Problem to work on -> Begin with the line that contains "9, 9, front_folds)", end with the line that contains "obj.data.transform(world)", and extract exactly that stretch of lines.

══ Dataset excerpt

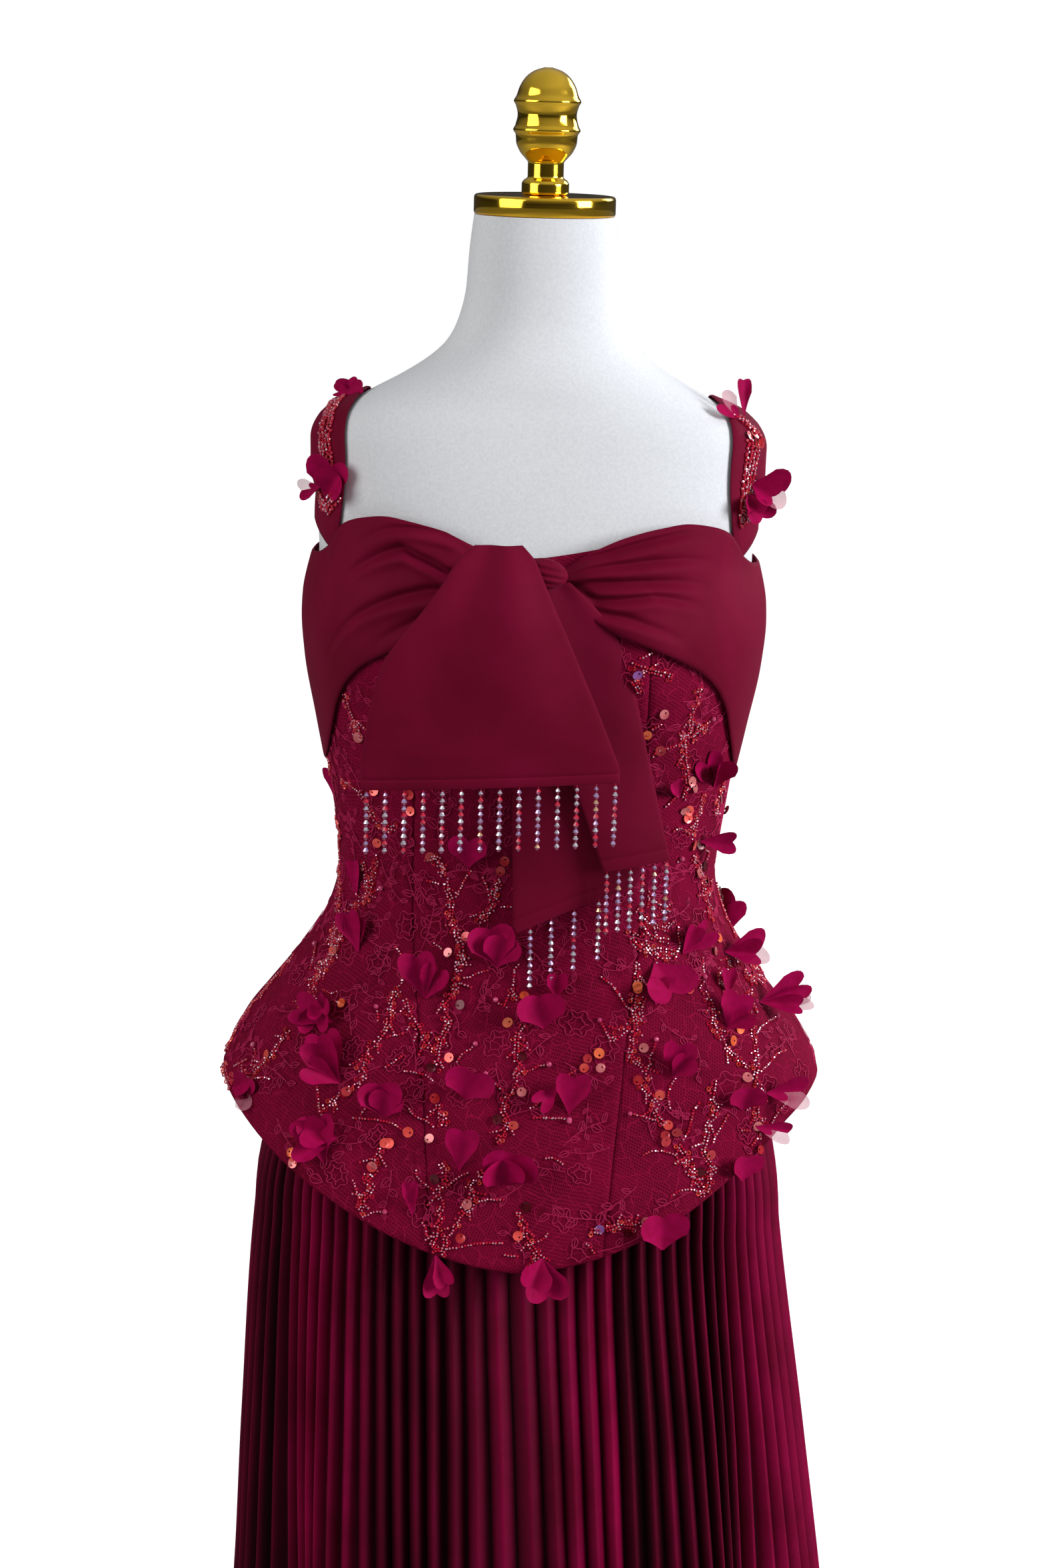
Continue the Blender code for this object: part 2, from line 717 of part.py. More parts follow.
def strap_row(turn, lift):
    """Points across the strap at one place on its path."""
    core = Vector(SHOULDER_CORE) * MM
    centre = strap_centre(turn)
    tangent = (strap_centre(turn + 2) - strap_centre(turn - 2)).normalized()
    rough_normal = (centre - core).normalized()
    across = tangent.cross(rough_normal).normalized()
    free = min(1.0, max(0.0, (turn + 2) / 18)) * min(1.0, max(0.0, (170 - turn) / 30))
    row = []
    for share in (-0.5, -0.17, 0.17, 0.5):
        spot = on_shoulder((centre + across * share * STRAP_WIDTH - core).normalized())
        ahead = on_shoulder((spot + tangent * 2 * MM - core).normalized())
        beside = on_shoulder((spot + across * 2 * MM - core).normalized())
        normal = (ahead - spot).cross(beside - spot).normalized()
        if normal.dot(rough_normal) < 0:
            normal = -normal
        row.append(spot + normal * (lift + STRAP_STANDS_OFF * free * (0.5 + share)))
    return row


def build_strap(name, side):
    turns = spaced(-20, 199, 20)
    outer, inner = [], []
    for turn in turns:
        for points, lift in ((outer, STRAP_LIFT + SATIN_WALL), (inner, STRAP_LIFT)):
            row = [Vector((side * p.x, p.y, p.z)) for p in strap_row(turn, lift)]
            points.append(row)
    bm, outer_verts, faces = wall_mesh(outer, inner)
    bmesh.ops.recalc_face_normals(bm, faces=bm.faces[:])
    for row, way in ((7, 1), (3, -1)):
        face = faces[row, 1]
        face.normal_update()
        across = outer_verts[row][1].co - outer_verts[row][2].co
        along = outer_verts[row + 1][1].co - outer_verts[row][1].co
        raise_petal(bm, face, across.normalized() * way * side + along.normalized() * 0.7, 30 * MM)
    add_object(name, bm, "satin")


def skirt_fold(angle, z):
    """How far the skirt's deep folds draw it in here."""
    drop = min(1.0, max(0.0, (930 - z / MM) / 420))
    drawn = 0.0
    for row in SKIRT_FOLDS:
        away = math.degrees(wrapped(angle - math.radians(row["degrees"])))
        drawn += row["depth"] * MM * math.exp(-((away / row["spread"]) ** 2))
    return drawn * drop * (0.5 + 0.5 * drop)


def skirt_point(angle, z, ridge, depth):
    """On the skirt: ridge 1 on a pleat's outer fold and 0 on its inner fold."""
    out = round_blend(SKIRT, angle, z) + ridge * read(SKIRT, "pleat", z / MM) * MM
    out += depth * SKIRT_WALL - skirt_fold(angle, z)
    point = figure_point(angle, z, out, section_z=max(z, 800 * MM))
    point.x += read(SKIRT, "sway", z / MM) * MM
    return point


def build_skirt():
    stops = [*SKIRT_SEAMS, SKIRT_SEAMS[0] + 360]
    for (name, pleats), start, end in zip(PLEATS.items(), stops, stops[1:]):
        first, last = math.radians(start) + seam_gap(0), math.radians(end) - seam_gap(0)
        outer, inner = [], []
        for level in SKIRT_ROWS:
            z = level * MM
            for points, depth in ((outer, 1.0), (inner, 0.0)):
                row = []
                for k, angle in enumerate(spaced(first, last, 2 * pleats)):
                    uneven = 0.85 + 0.15 * math.sin(2.7 * k + start)
                    row.append(skirt_point(angle, z, (k % 2) * uneven, depth))
                points.append(row)
        bm, _, _ = wall_mesh(outer, inner)
        add_object(name, bm, "satin", smooth_degrees=25)


def closed_tube(name, rings, finish, smooth_degrees=40):
    """A solid from rings of points, with flat ends."""
    bm = bmesh.new()
    rows = [[bm.verts.new(p) for p in ring] for ring in rings]
    grid_faces(bm, rows, closed=True)
    bm.faces.new(rows[0])
    bm.faces.new(rows[-1][::-1])
    add_object(name, bm, finish, smooth_degrees)


def turned(name, profile, finish, segments):
    """A solid of revolution about the Z axis, from (height, radius) stations."""
    rings = []
    for z, radius in profile:
        angles = [math.tau * k / segments for k in range(segments)]
        rings.append([Vector((radius * math.cos(a), radius * math.sin(a), z)) for a in angles])
    closed_tube(name, rings[::-1], finish)


# The finial's profile above its foot, in millimetres: height, radius
FINIAL = (
    (0, 17), (1.5, 18.2), (8, 18.2), (11, 16.5), (13, 13.8), (24, 13.8), (27, 16), (32, 20.2), (39, 23.2),
    (45, 23.8), (48.5, 25.8), (52, 24.2), (60, 22.6), (67, 24.2), (70, 25.8), (74, 23.8), (81, 21.4), (88, 17),
    (93, 10.5), (95.5, 3),
)


FORM_ROWS = (
    *range(1592, 1498, -16), *range(1496, 1417, -6), *range(1400, 1120, -38), *range(1120, 1040, -20), 1030, 980,
    920, 860, 790,
)


def build_form():
    angles = [math.tau * k / 28 for k in range(28)]
    rings = [[figure_point(a, level * MM) for a in angles] for level in FORM_ROWS]
    closed_tube("form_body", rings, "form_cloth", smooth_degrees=60)
    bottom = NECK_TOP + GAP
    top = bottom + CAP_HEIGHT
    bevel = 1.2 * MM
    turned(
        "neck_cap",
        (
            (bottom, CAP_RADIUS - bevel),
            (bottom + bevel, CAP_RADIUS),
            (top - bevel, CAP_RADIUS),
            (top, CAP_RADIUS - bevel),
        ),
        "gold",
        32,
    )
    foot = top + GAP
    turned("finial", [(foot + h * MM, r * MM) for h, r in FINIAL], "gold", 16)
    base_top = BASE_HEIGHT
    turned(
        "stand_base",
        (
            (0, BASE_RADIUS),
            (base_top * 0.6, BASE_RADIUS),
            (base_top, BASE_RADIUS - 6 * MM),
        ),
        "gold",
        40,
    )
    turned("stand_pole", ((base_top + GAP, POLE_RADIUS), (FORM_BOTTOM - GAP, POLE_RADIUS)), "gold", 20)


def build_gown():
    bodice_front = build_bodice()[0]
    build_zip()
    build_skirt()
    bands = [build_band("band_right", 1), build_band("band_left", -1)]
    knot = build_knot()
    front_folds, right_folds, back_folds = (1.5, 2.0, 11), (1.0, 1.5, 9), (0.5, 1.0, 39)
    tail_back = build_tail("tail_back", TAIL_BACK, 5, 9, back_folds)
    tail_right = build_tail("tail_right", TAIL_RIGHT, 5, 9, right_folds)
    tail_front = build_tail("tail_front", TAIL_FRONT, 9, 9, front_folds)
    fringe_back = build_fringe("fringe_back", TAIL_BACK, 4, back_folds, 0.17, 0.73)
    fringe_right = build_fringe("fringe_right", TAIL_RIGHT, 6, right_folds, 0.05, 0.95)
    fringe_front = build_fringe("fringe_front", TAIL_FRONT, 14, front_folds)
    seat([tail_back, fringe_back], [*bands, bodice_front])
    seat([tail_right, fringe_right], [*bands, tail_back, fringe_back])
    seat([knot], [*bands, tail_back, tail_right])
    seat([tail_front, fringe_front], [*bands, knot, tail_back, tail_right])
    for name, side in (("strap_right", 1), ("strap_left", -1)):
        build_strap(name, side)


clear_scene()
build_form()
build_gown()
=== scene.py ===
import math

import bpy
import numpy as np
from mathutils import Matrix, Vector


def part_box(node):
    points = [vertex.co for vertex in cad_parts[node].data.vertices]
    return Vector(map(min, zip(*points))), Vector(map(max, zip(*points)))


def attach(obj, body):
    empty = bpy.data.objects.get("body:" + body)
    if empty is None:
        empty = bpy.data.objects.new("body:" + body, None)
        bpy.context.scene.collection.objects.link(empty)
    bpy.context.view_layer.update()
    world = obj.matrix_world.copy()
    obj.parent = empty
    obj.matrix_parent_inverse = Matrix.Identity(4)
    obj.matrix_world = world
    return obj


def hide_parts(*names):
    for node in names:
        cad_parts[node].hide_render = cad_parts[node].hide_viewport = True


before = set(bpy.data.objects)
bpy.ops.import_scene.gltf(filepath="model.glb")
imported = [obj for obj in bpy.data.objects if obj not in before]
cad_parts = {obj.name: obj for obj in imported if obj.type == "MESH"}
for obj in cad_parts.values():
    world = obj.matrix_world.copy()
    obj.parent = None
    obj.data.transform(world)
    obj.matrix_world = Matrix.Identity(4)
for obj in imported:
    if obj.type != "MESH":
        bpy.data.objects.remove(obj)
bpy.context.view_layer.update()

mm = 0.001
degree = math.pi / 180


# A small table: its first column climbs, and the others are read from it on smooth curves
def rowsOf(names, *rows):
    rows = sorted(rows)
    stops = np.array([row[0] for row in rows], float)
    columns = {}
    for place, name in enumerate(names):
        values = np.array([row[place] for row in rows], float)
        steps = np.diff(values) / np.diff(stops)
        before, after = steps[:-1], steps[1:]
        same = before * after > 0
        inner = np.where(same, 2 * before * after / np.where(same, before + after, 1), 0)
        columns[name] = values, np.concatenate([steps[:1], inner, steps[-1:]])
    return stops, columns


def read(rows, name, at):
    stops, columns = rows
    values, slopes = columns[name]
    at = np.clip(at, stops[0], stops[-1])
    k = np.clip(np.searchsorted(stops, at, side="right") - 1, 0, len(stops) - 2)
    step = stops[k + 1] - stops[k]
    t = (at - stops[k]) / step
    start, end, rise = slopes[k] * step, slopes[k + 1] * step, values[k + 1] - values[k]
    return values[k] + t * (start + t * (3 * rise - 2 * start - end + t * (start + end - 2 * rise)))


# 0 up to the start, 1 from a span further on, and even between
def ramp(value, start, span):
    return np.clip((value - start) / span, 0, 1)


# 1 at the middle, falling off softly to both sides
def bell(value, middle, width):
    return np.exp(-((value - middle) / width) ** 2)


# Halves the span between low and high in rounds; the test says where the answer lies higher
def halved(liesHigher, low, high, rounds):
    for _ in range(rounds):
        middle = (low + high) / 2
        higher = liesHigher(middle)
        low, high = np.where(higher, middle, low), np.where(higher, high, middle)
    return low


# The figure that the gown hangs on, the same sections as the solid form, in millimetres
figure = {
    "sections": rowsOf(
        ("z", "halfWidth", "front", "back", "squareness"),
        (790, 184, 106, 120, 2.3), (830, 186, 109, 123, 2.3), (880, 183, 110, 122, 2.3),
        (930, 172, 107, 112, 2.3), (1000, 152, 101, 96, 2.3), (1075, 142, 95, 84, 2.3),
        (1140, 149, 99, 89, 2.3), (1200, 159, 107, 97, 2.3), (1250, 168, 116, 103, 2.3),
        (1285, 171, 117, 107, 2.3), (1330, 169, 111, 110, 2.35), (1375, 171, 101, 111, 2.75),
        (1420, 169, 91, 107, 2.8), (1438, 158, 87, 103, 2.75), (1453, 134, 83, 97, 2.6),
        (1468, 107, 80, 90, 2.45), (1482, 86, 75, 82, 2.35), (1496, 72, 68, 73, 2.3),
        (1513, 64, 62, 65, 2.3), (1535, 59, 59, 60, 2.3), (1565, 57, 57, 57, 2.3), (1592, 54, 54, 54, 2.3),
    ),
    "cupX": 88 * mm, "cupHeight": 1262 * mm, "cupSpreadX": 52 * mm, "cupSpreadZ": 50 * mm,
    "cupRise": 14 * mm, "cupFade": 60 * mm, "sidePower": 2.2,
}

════

Result for this exercise ->
    tail_front = build_tail("tail_front", TAIL_FRONT, 9, 9, front_folds)
    fringe_back = build_fringe("fringe_back", TAIL_BACK, 4, back_folds, 0.17, 0.73)
    fringe_right = build_fringe("fringe_right", TAIL_RIGHT, 6, right_folds, 0.05, 0.95)
    fringe_front = build_fringe("fringe_front", TAIL_FRONT, 14, front_folds)
    seat([tail_back, fringe_back], [*bands, bodice_front])
    seat([tail_right, fringe_right], [*bands, tail_back, fringe_back])
    seat([knot], [*bands, tail_back, tail_right])
    seat([tail_front, fringe_front], [*bands, knot, tail_back, tail_right])
    for name, side in (("strap_right", 1), ("strap_left", -1)):
        build_strap(name, side)


clear_scene()
build_form()
build_gown()
=== scene.py ===
import math

import bpy
import numpy as np
from mathutils import Matrix, Vector


def part_box(node):
    points = [vertex.co for vertex in cad_parts[node].data.vertices]
    return Vector(map(min, zip(*points))), Vector(map(max, zip(*points)))


def attach(obj, body):
    empty = bpy.data.objects.get("body:" + body)
    if empty is None:
        empty = bpy.data.objects.new("body:" + body, None)
        bpy.context.scene.collection.objects.link(empty)
    bpy.context.view_layer.update()
    world = obj.matrix_world.copy()
    obj.parent = empty
    obj.matrix_parent_inverse = Matrix.Identity(4)
    obj.matrix_world = world
    return obj


def hide_parts(*names):
    for node in names:
        cad_parts[node].hide_render = cad_parts[node].hide_viewport = True


before = set(bpy.data.objects)
bpy.ops.import_scene.gltf(filepath="model.glb")
imported = [obj for obj in bpy.data.objects if obj not in before]
cad_parts = {obj.name: obj for obj in imported if obj.type == "MESH"}
for obj in cad_parts.values():
    world = obj.matrix_world.copy()
    obj.parent = None
    obj.data.transform(world)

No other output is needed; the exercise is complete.